• **WHAT YOU HAVE TO DO**: Write out the whole of the material exactly.
►
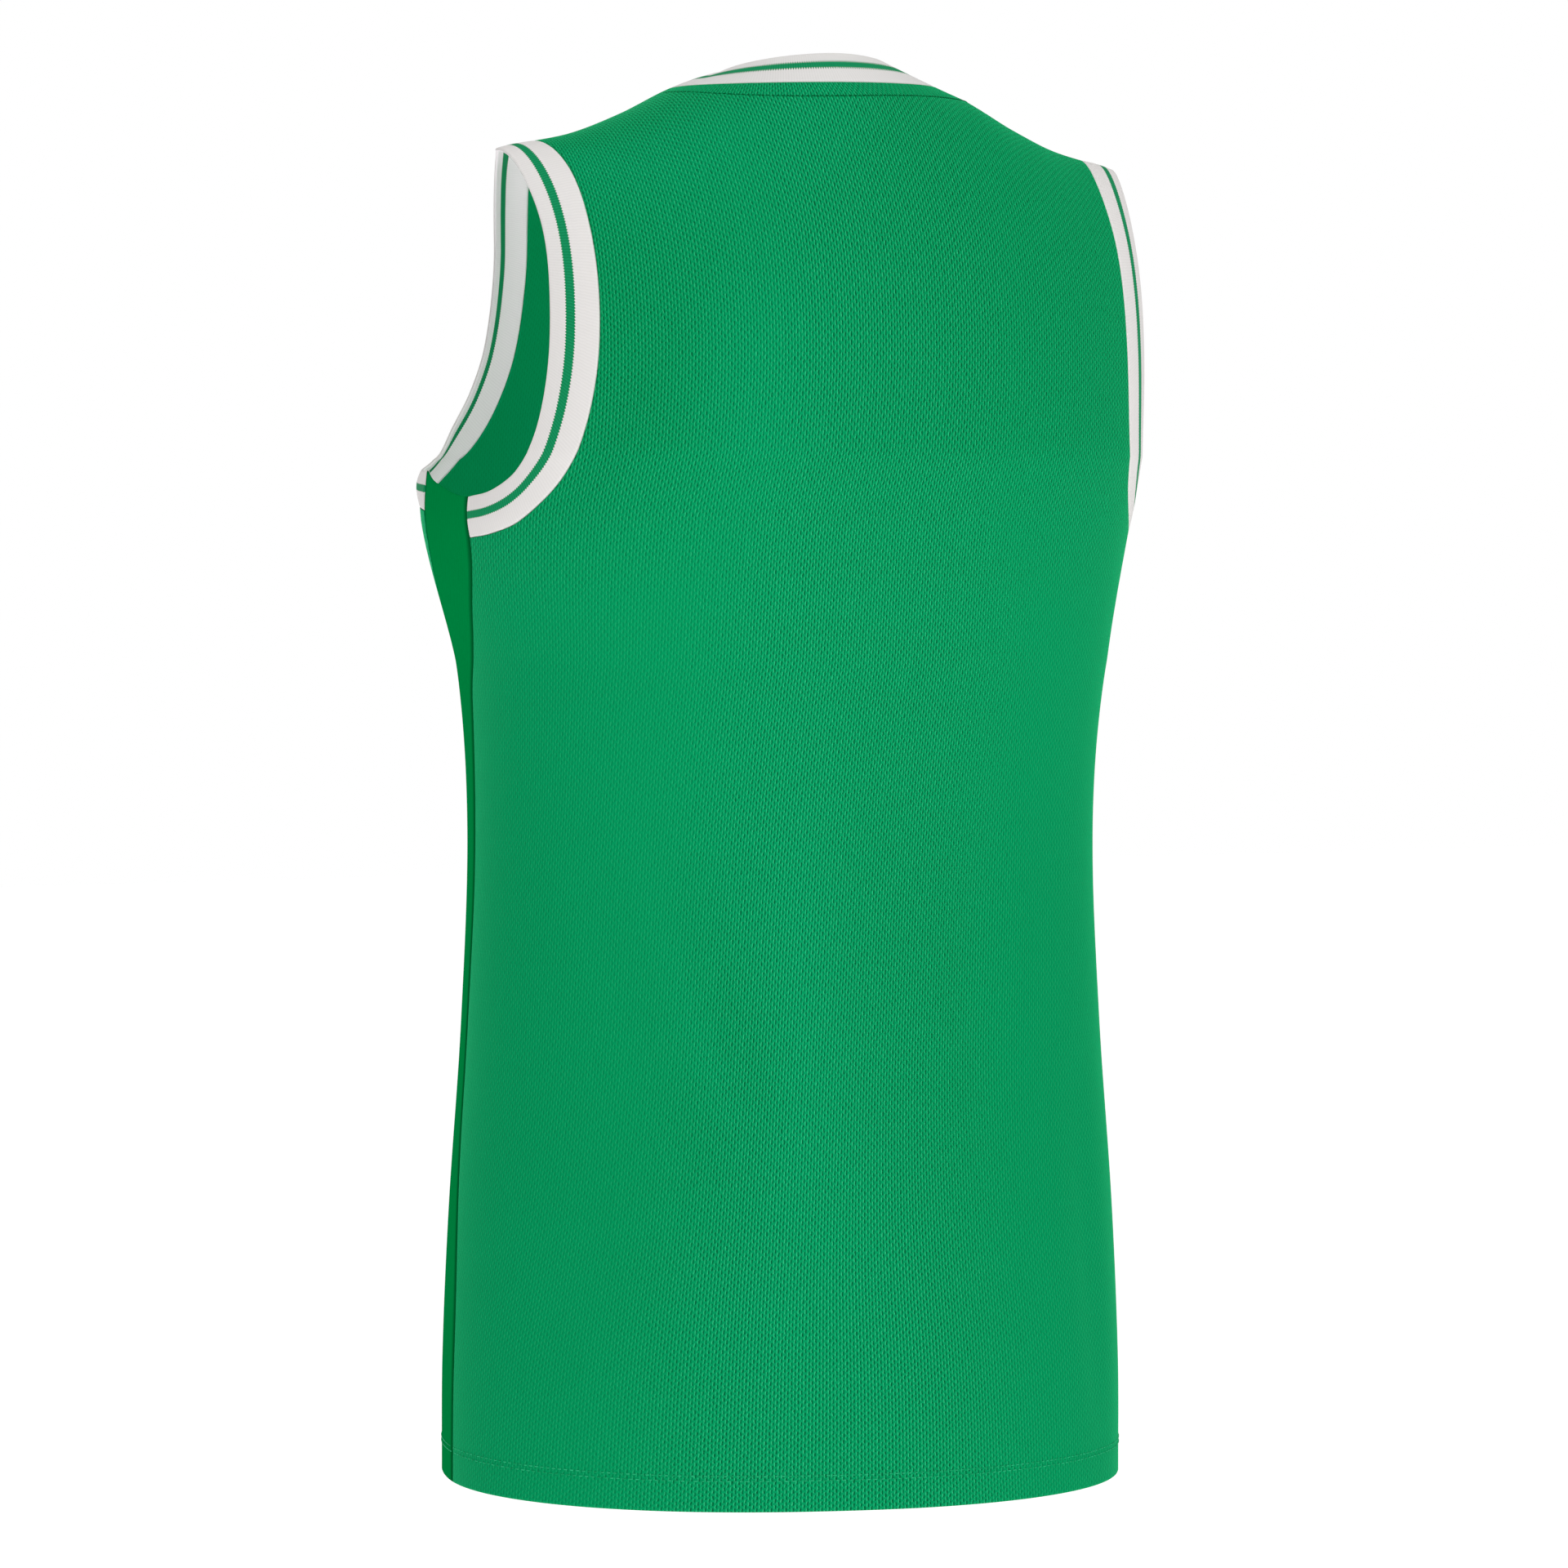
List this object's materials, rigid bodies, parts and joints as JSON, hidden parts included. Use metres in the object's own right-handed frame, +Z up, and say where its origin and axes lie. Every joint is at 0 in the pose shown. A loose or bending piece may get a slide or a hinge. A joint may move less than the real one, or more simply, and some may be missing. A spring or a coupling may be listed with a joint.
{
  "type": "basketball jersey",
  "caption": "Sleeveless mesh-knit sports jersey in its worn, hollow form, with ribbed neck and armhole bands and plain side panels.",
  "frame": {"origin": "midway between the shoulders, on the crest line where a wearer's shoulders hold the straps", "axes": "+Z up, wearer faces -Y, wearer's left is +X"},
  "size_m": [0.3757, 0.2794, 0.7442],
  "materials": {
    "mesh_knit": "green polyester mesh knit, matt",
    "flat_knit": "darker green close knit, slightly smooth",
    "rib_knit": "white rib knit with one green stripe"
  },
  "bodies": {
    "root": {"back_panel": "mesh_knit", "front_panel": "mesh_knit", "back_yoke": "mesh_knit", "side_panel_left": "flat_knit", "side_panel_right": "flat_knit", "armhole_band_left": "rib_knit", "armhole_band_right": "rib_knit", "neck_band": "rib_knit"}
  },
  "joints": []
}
◄
• **SOLUTION**:
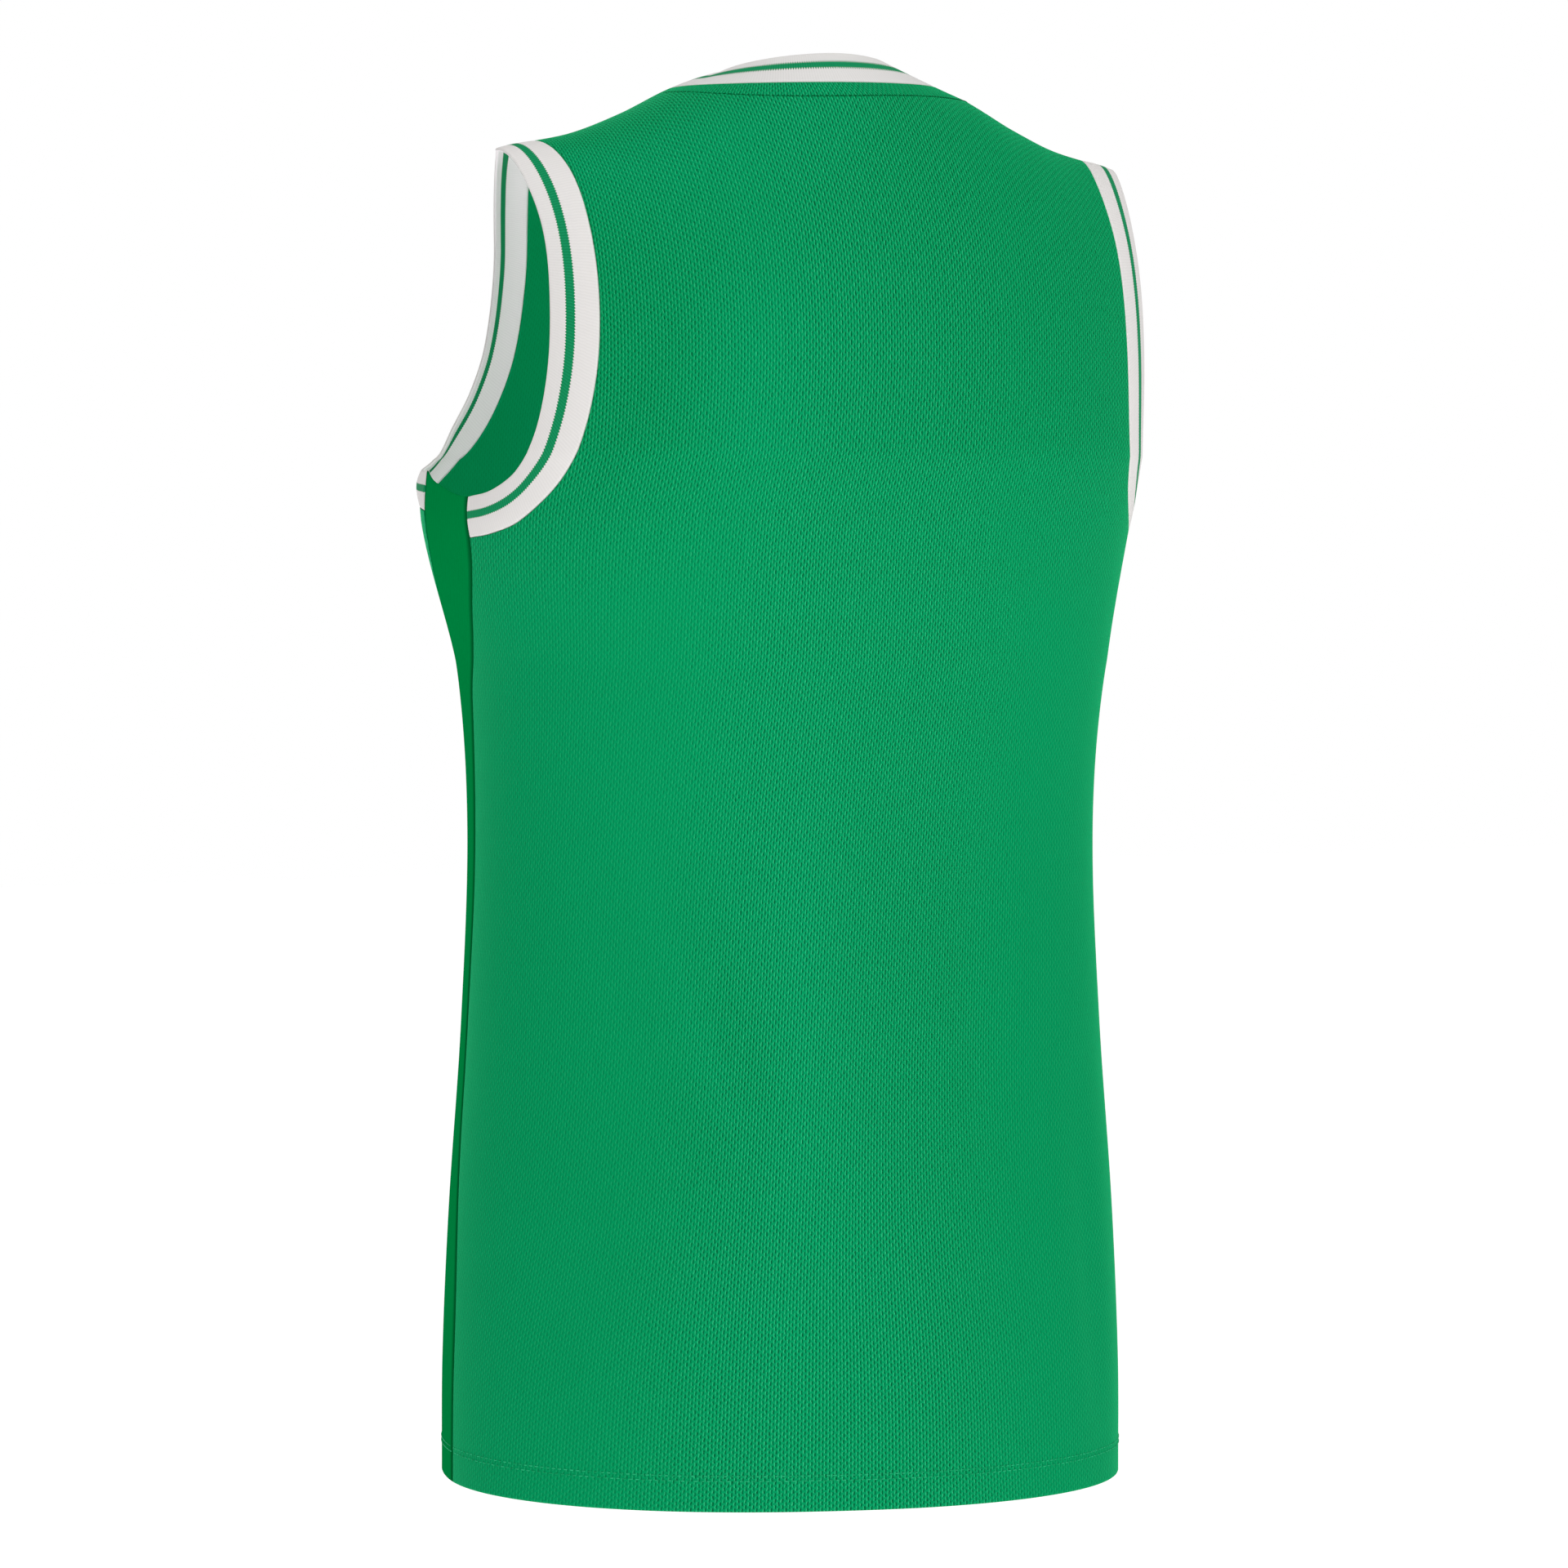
List this object's materials, rigid bodies, parts and joints as JSON, hidden parts included. Use metres in the object's own right-handed frame, +Z up, and say where its origin and axes lie. Every joint is at 0 in the pose shown. A loose or bending piece may get a slide or a hinge. A joint may move less than the real one, or more simply, and some may be missing. A spring or a coupling may be listed with a joint.
{
  "type": "basketball jersey",
  "caption": "Sleeveless mesh-knit sports jersey in its worn, hollow form, with ribbed neck and armhole bands and plain side panels.",
  "frame": {"origin": "midway between the shoulders, on the crest line where a wearer's shoulders hold the straps", "axes": "+Z up, wearer faces -Y, wearer's left is +X"},
  "size_m": [0.3757, 0.2794, 0.7442],
  "materials": {
    "mesh_knit": "green polyester mesh knit, matt",
    "flat_knit": "darker green close knit, slightly smooth",
    "rib_knit": "white rib knit with one green stripe"
  },
  "bodies": {
    "root": {"back_panel": "mesh_knit", "front_panel": "mesh_knit", "back_yoke": "mesh_knit", "side_panel_left": "flat_knit", "side_panel_right": "flat_knit", "armhole_band_left": "rib_knit", "armhole_band_right": "rib_knit", "neck_band": "rib_knit"}
  },
  "joints": []
}